At New World, he is pleased to aid in the growth of the Academy's students, whatever their goals are in music. Classes are offered in piano, jazz piano, voice, guitar and bass, drums, strings, woodwinds, brass, music theory, composing with computers, and songwriting.

"I'm extremely lucky to have such excellent teachers," says Anderson. "I met Markus Pawlik, who is a piano teacher, on the competition circuit back in the late 80s. We met in Israel at the Arthur Rubenstein International Piano Competition. He's one of the best pianists anywhere, and he's teaching at the academy and has been there since 2012. We've got wonderful teachers there and not only in the classical realm. I've got John R. Burr, who's a Grammy nominated piano jazz blues pianist, teaching jazz, blues, improvisation, songwriting... It's fabulous stuff. We've got, of course, guitarists that that will teach you all sorts of styles."

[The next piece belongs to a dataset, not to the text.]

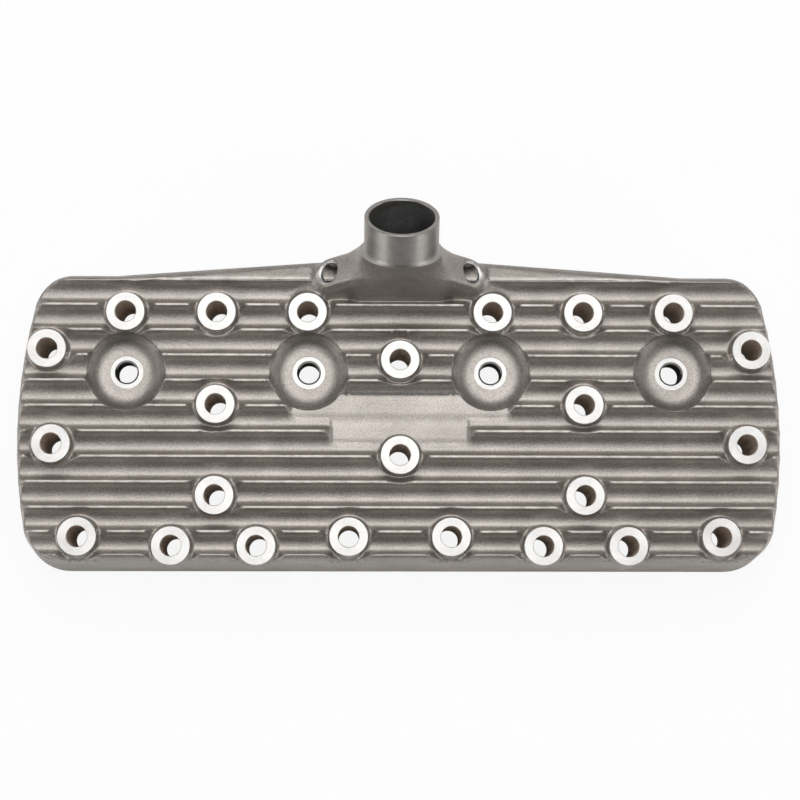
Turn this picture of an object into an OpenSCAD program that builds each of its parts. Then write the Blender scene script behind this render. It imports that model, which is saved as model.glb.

His appreciation extends to his entire staff. "I've got such incredible people working at New World. Kelly Conyers at the front desk is phenomenal - she's been there for eight years and knows the place inside and out. The entire staff is committed to the place and that's kind of what differentiates an integrated music school like that from taking lessons at a music store," he says. "We have recitals where all of our teachers and students come together. We have events where we integrate and we interact as a staff and as teachers and as musicians. I do that when I'm there and I also do that from Vancouver - just calling them, checking in with them, sending them information when I run across something that I find is very informative and is likely to inform their teaching. There's a very great synergy, even from a distance. I think that's an important point."

Anderson is proud of what he and his staff have been able to achieve and what they provide to their students. "It's all evolved into a nice sort of cross-pollination of information and research, with a goal of how to create love of music and how to foster it," he says.